Besprechung vom 13.12.2024
Das Erbe der Zwiebel
Dieses "Büchlein", wie es gleich im ersten Satz tiefstapelt, ist vieles in einem: Almanach, Anthologie, Chronik, Festschrift, Fotoalbum, Geschäftsbericht, Katalog. In elf Kapiteln blättert es die Geschichte des Verlags Klaus Wagenbach auf, und die Mischung seiner Formen, Stile und Stimmen spiegelt auch das Heterogene wider, mit dem sein Gründer ihn ab 1964 geführt und entwickelt hat: undogmatisch, gut gelaunt, unabhängig. Als Schloss-Forscher (Kafka), deutsch-deutscher Grenzgänger und italienverliebter Transalpinist erstreckte der "junge linke Mann" (KW über KW) seine Neugier und Entdeckerfreude von Beginn an in verschiedene Richtungen.
Anarchie, Geschichtsbewusstsein, Hedonismus - mit dieser Trias umreißt Wagenbach 1979 "ungefähr" seine Absichten. Susanne Schüssler, die ihm 2002 nachfolgt, ersetzt sie - "eine leichte Verschiebung" - mit "Widerständigkeit, Überzeugung und Sorgfalt". Konsens-Lektorat und Mut zum Dissens, Autorenpflege und prägnante Ausstattung konturieren das Programm, das sich im Spannungsfeld zwischen Roter Kalender und Vasaris Vitensammlung, Erich Frieds Liebesgedichten und Pasolinis "Freibeuterschriften" bewegt.

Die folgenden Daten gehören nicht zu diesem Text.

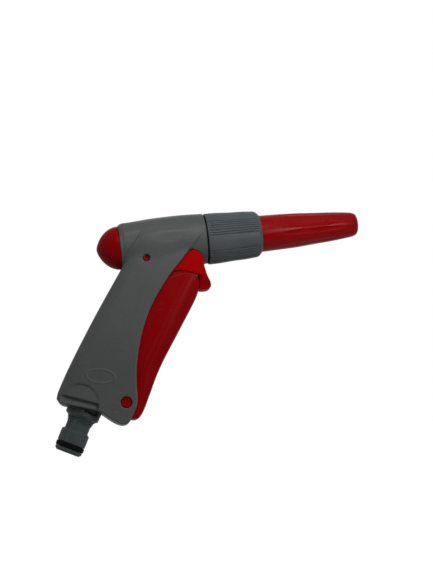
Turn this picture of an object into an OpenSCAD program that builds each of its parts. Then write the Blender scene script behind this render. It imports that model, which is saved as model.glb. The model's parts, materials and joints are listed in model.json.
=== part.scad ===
// Pistol-grip hose nozzle: a front trigger opens a spring-loaded poppet valve behind an
// adjustable spray head. The barrel axis is X (spray leaves towards +X), +Z is up, and the
// nozzle is symmetric about Y = 0. The origin is the middle of the hose plug's land.
// Inside the modules all places are given from the barrel axis at the seam behind the
// collar; placed() moves them to the part's own origin.

/* [Hose plug] */
// Radius of the plug's land, which a push-on hose connector grips
plug_land_r = 7.9; // [7.6:0.05:8.1]
// Radius of the waterway through the plug
plug_bore_r = 4.4; // [3.5:0.1:4.8]
// Angle of the plug's axis from the vertical
plug_tilt = 28; // [26:0.5:30]

/* [Barrel] */
// Outer radius of the barrel at the seam behind the collar
seam_r = 14.8; // [14.6:0.1:15]
// Outer radius of the rear cap
cap_r = 12.4; // [12.2:0.1:12.6]
// Length of the rear cap's dome
cap_len = 13.1; // [11:0.1:15]

/* [Grip] */
// Half the width of the grip over its side walls
grip_half = 13.8; // [13.6:0.1:14.4]
// Half the width of the space between the side walls
inner_half = 12.3; // [12.2:0.05:12.5]
// Rounding of the grip's back corners
back_round = 9.5; // [8:0.5:11]

/* [Trigger] */
// Half the width of the trigger and of the latch's cheeks
trigger_half = 11.9; // [11.6:0.05:12.0]
// Radius of the trigger's pivot pin
trigger_pin_r = 3.05; // [2.8:0.05:3.2]

/* [Spray head] */
// Length that the red nozzle stands out in front of the collar
nozzle_reach = 58; // [50:0.1:65]
// Radius of the outlet at the nozzle's tip
outlet_r = 3.6; // [3.2:0.1:4.0]
// Grip grooves in each of the collar's five groups
grooves_per_group = 7; // [5:1:7]

/* [Hidden] */
$fn = 72;

grey = [0.33, 0.34, 0.34];
blue_grey = [0.27, 0.30, 0.31];
red = [0.62, 0.03, 0.05];
bright_red = [0.75, 0.03, 0.05];
black = [0.05, 0.05, 0.05];
brass = [0.72, 0.58, 0.30];
steel = [0.75, 0.76, 0.78];
white = [0.88, 0.88, 0.85];

// Place of the barrel axis at the seam, seen from the part's origin
seam_x = 86.1;
seam_z = 103.3;
// Direction of the back of the grip and of the trigger, from the vertical
grip_tilt = 32.5;

// Plug stations along its axis, measured upwards from the middle of the land
land_low = -3.1;
land_high = 3.1;
nose_end = -8.8;
neck_low = 4;
neck_high = 9;
flange_low = 13.5;
flange_high = 17.8;
collar_top = flange_high + 2.5;
tube_start = 27.5;
plug_spigot_top = 33;
elbow = 40;
flange_r = 9.7;
neck_r = 6.6;
nose_r = 7.6;
plug_spigot_r = 6.2;

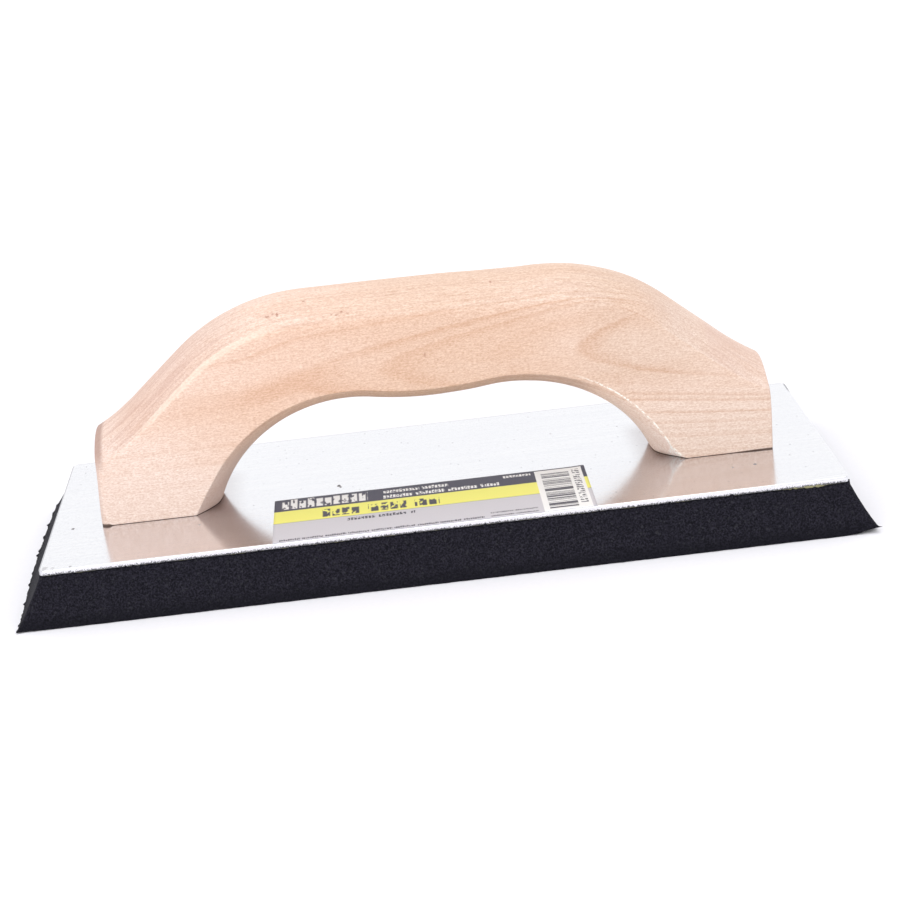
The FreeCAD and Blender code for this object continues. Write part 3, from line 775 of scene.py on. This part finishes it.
# Printed areas as (x from, x to, y from, y to) in mm, then colour.
GROUNDS = [
    ((-60.0, 60.0, -20.3, 0.0), NAVY),
    ((-60.0, 60.0, -29.7, -20.3), YELLOW),
    ((-60.0, 60.0, -30.0, -29.7), (0.30, 0.28, 0.24)),
]
BARCODE_GROUND = (28.1, 41.9, -60.0, -11.5)
BARCODE = (29.8, 38.0, -42.6, -13.6)
BARCODE_DIGITS = (38.9, 41.0, -41.0, -13.0)

# Rows of blurred marks that stand for printing: area, width of one mark, length of one
# group of marks, both in mm, and ink.
PRINT_ROWS = [
    ((-46.6, -21.2, -18.9, -11.2), 2.5, 40.0, WHITE),
    ((-16.7, 2.5, -15.0, -12.4), 0.95, 11.5, WHITE),
    ((-16.8, 17.3, -19.1, -16.5), 0.95, 9.5, WHITE),
    ((18.7, 26.9, -14.0, -12.1), 0.95, 30.0, WHITE),
    ((-34.8, -0.6, -28.3, -22.0), 2.8, 13.5, INK),
    ((-27.5, -7.9, -33.4, -31.2), 1.00, 9.0, INK),
    ((-46.8, 11.2, -43.7, -42.3), 0.62, 6.5, INK),
    ((13.0, 26.8, -41.0, -40.0), 0.55, 7.0, INK),
    ((13.0, 26.8, -43.4, -42.4), 0.55, 7.0, INK),
]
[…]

Knapp neunzig Autoren hinterlegen ihre Visitenkarte. Was dazwischen von der Arbeit des Verlags berichtet (und bis hin zu Umsatzzahlen und Auflagenhöhen auch verraten) wird, gibt Einblicke in die Kunst des Büchermachens. Vieles wird angesprochen: Kontinuitäten und Neuerungen, Konzepte und Konflikte, Überraschendes und Untergegangenes, Erfolge und Verlustgeschäfte. Die literarischen und kunsttheoretischen, politischen, ökonomischen und juristischen Fragen haben sich über die Jahre verändert: So entsteht ein Kommentar zur Zeitgeschichte, erzählt durch das Prisma eines Verlags, der, wie er Debatten führte und begleitete, daran mitgeschrieben hat. Das "Büchlein" geht bis zu den unruhigen, unsicheren Anfängen zurück. Selbst sein Preis erinnert daran. aro.
"60 Jahre
Wagenbach".
Almanach zum
Jubiläum.
Hrsg. v. Susanne Schüssler.
Wagenbach Verlag, Berlin 2024. 208 S., Abb., br.